One such pattern is that since as early
as I can remember I have avoided sharing my negative experiences with
my parents. I never told them I was bullied – I never told them I
was depressed – I did not express my envy towards my siblings – I
never shared my anxieties and fears. I also never told any teacher,
any of my siblings and rarely any friends, because eventually my
friends became the bullies. I was thinking about this today and
realized that a parent should be a stability point to a child - “the
one to go to” during the child's process of growing up – and I
remember as a child seeing my friends do this with their parents and
wondering how they were able to do so. I could not conceive how a
mother could be one's “best friend”.
This is one such pattern that has begun
in my early childhood for reasons I do not remember (yet). Up until
now I have been trying to pinpoint memories, relationships, people,
moments, events – concrete things that I can handle – so that I
could “get” my issues in order to transcend them. What I'm faced
with here is that such concrete points may simply not be found, as
the whole issue of how I became who I am now is so complex it is not
possible to point at a single thing and say: “This is the cause!
Found it!” Despite the fact that I am unable to see the reasons in
their full detail, what is here is still inescapably HERE, and I am
going to have to move and change that which is HERE, because I see
and realize who/how I am now and that it is simply unacceptable.
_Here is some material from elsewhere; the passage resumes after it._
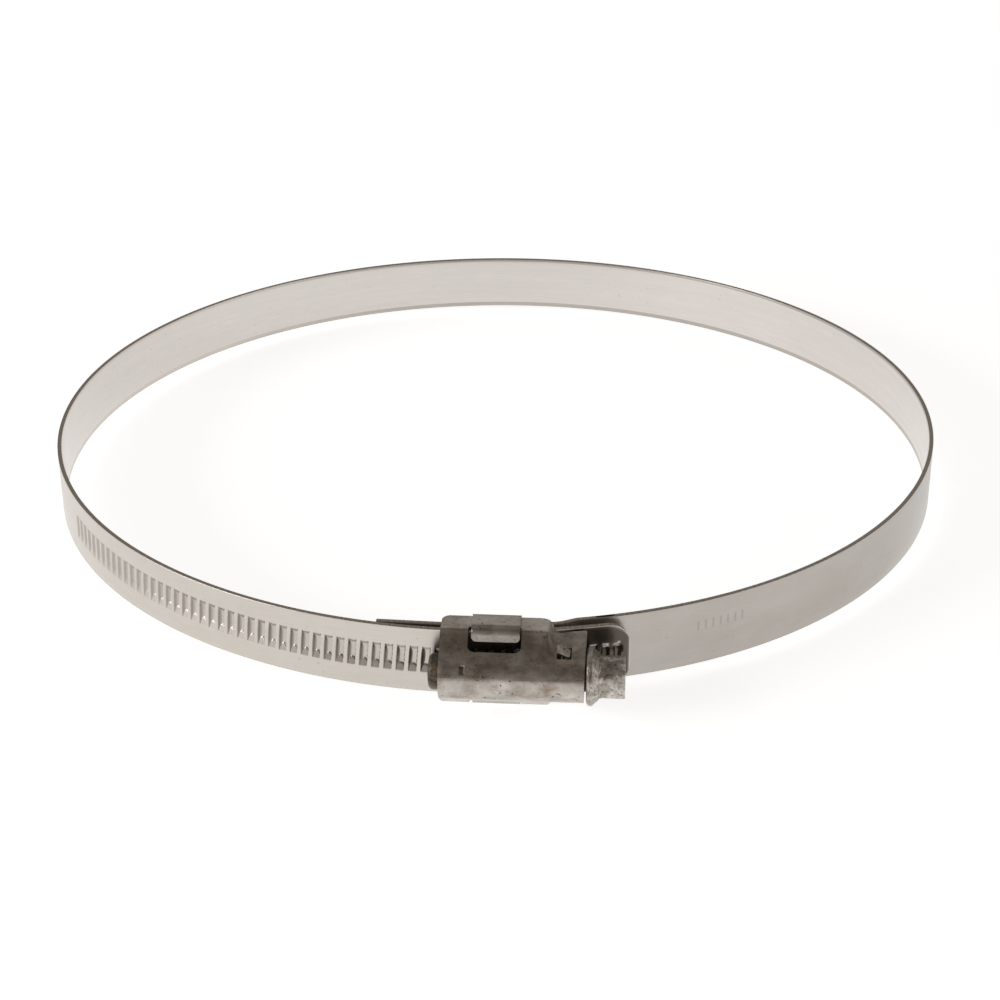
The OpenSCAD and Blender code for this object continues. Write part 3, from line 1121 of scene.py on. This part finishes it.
# Brightness of the room by the height of the direction: horizon, front wall, ceiling.
ROOM = ((0.0, 0.09), (0.08, 0.11), (0.3, 0.29), (0.55, 0.20), (0.8, 0.12), (0.93, 0.15), (1.0, 0.3))


def build_world():
    world = bpy.data.worlds.new("studio")
    bpy.context.scene.world = world
    world.use_nodes = True
    nodes, links = world.node_tree.nodes, world.node_tree.links
    where = nodes.new("ShaderNodeTexCoord")
    split = nodes.new("ShaderNodeSeparateXYZ")
    ramp = nodes.new("ShaderNodeValToRGB")
    links.new(where.outputs["Generated"], split.inputs["Vector"])
    links.new(split.outputs["Z"], ramp.inputs["Fac"])
    links.new(ramp.outputs["Color"], nodes["Background"].inputs["Color"])
    elements = ramp.color_ramp.elements
    while len(elements) < len(ROOM):
        elements.new(0.5)
    for element, (height, level) in zip(elements, ROOM):
        element.position = height
        element.color = (level, level * 0.9, level * 0.78, 1)


def build_camera():
    """The photograph's viewing angle, with a small shift for its framing."""
    focal, distance = 72.0, 407.7
    e, a, roll = math.radians(25.2), math.radians(4.2), math.radians(-0.34)
    back = Vector((math.sin(a) * math.cos(e), -math.cos(a) * math.cos(e), math.sin(e)))
    data = bpy.data.cameras.new("camera")
    cam = bpy.data.objects.new("camera", data)
    bpy.context.scene.collection.objects.link(cam)
    data.sensor_width = 36.0
    data.lens = focal
    data.shift_x = -0.002
    data.shift_y = -0.067
    data.clip_start = 0.01
    cam.location = back * distance * MM
    turn = (-back).to_track_quat("-Z", "Y").to_matrix().to_4x4()
    cam.rotation_euler = (turn @ Matrix.Rotation(roll, 4, "Z")).to_euler()
    bpy.context.scene.camera = cam


def build_view():
    scene = bpy.context.scene
    scene.view_settings.view_transform = "Standard"
    scene.view_settings.look = "None"
    scene.view_settings.exposure = 0.0


build_strip(band_material(), edge_material())
build_housing(housing_materials())
build_saddle(saddle_materials())
# The thread is near black: painted shade on the worm inside the housing and on its nose.
build_worm(screw_material("screw_thread", (0.045, 0.036, 0.027), (0.17, 0.15, 0.12), 0.6))
build_head(screw_material("screw_steel", (0.33, 0.30, 0.26), (0.64, 0.61, 0.57), 0.75))
build_stage()
build_camera()
build_view()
So I
am now faced with the fact that what matters in the end is what I
actually do in practice, because the past is extensive and one can
waste a lifetime rummaging around the corners of one's mind without
ever actually physically moving oneself to do something about it.
I forgive myself that I have accepted
and allowed myself to search for memories, relationships, people,
moments and events in my past that would provide a comprehendible
reason for who I have become as I have wanted to have the security of
knowing why I am like this as I could not simply face myself for who
I am and carry my responsibility to direct myself without a solid
reason.
I forgive myself that I have accepted
and allowed myself to require an explanation before moving myself,
the need to move not enough of a motivator.
I forgive myself that I have accepted
and allowed myself to fear moving without knowing how I have become
who I am now as I have feared I will somehow “mess myself up” if
I act without full understanding of every detail of the situation.
I forgive myself that I have accepted
and allowed myself to not trust myself to be able to handle whatever
comes my way as I move, and to justify not moving based on this
distrust in self (“but I will break something”).
I forgive myself that I have accepted
and allowed myself to analyze my mind for the sake of analyzing with
no commitment to actual practical change.
I commit myself to bring the analysis I
do as I walk my process into practical living here in the physical as
commitments that will assist and support me to actually change in
motion.
I commit myself to embrace uncertainty.
I commit myself to realize the
extensiveness of the shitload I carry at my back as past experiences,
patterns, habits, agreements, arrangements, characters,
personalities, beliefs and imagination – and that to comprehend all
of it is not something to be done in a matter of months but a matter
of years, decades and a lifetime of learning.
I commit myself to face one point at a
time in calmness and stability within the realization that “the big
picture” will build up as all these points accumulate.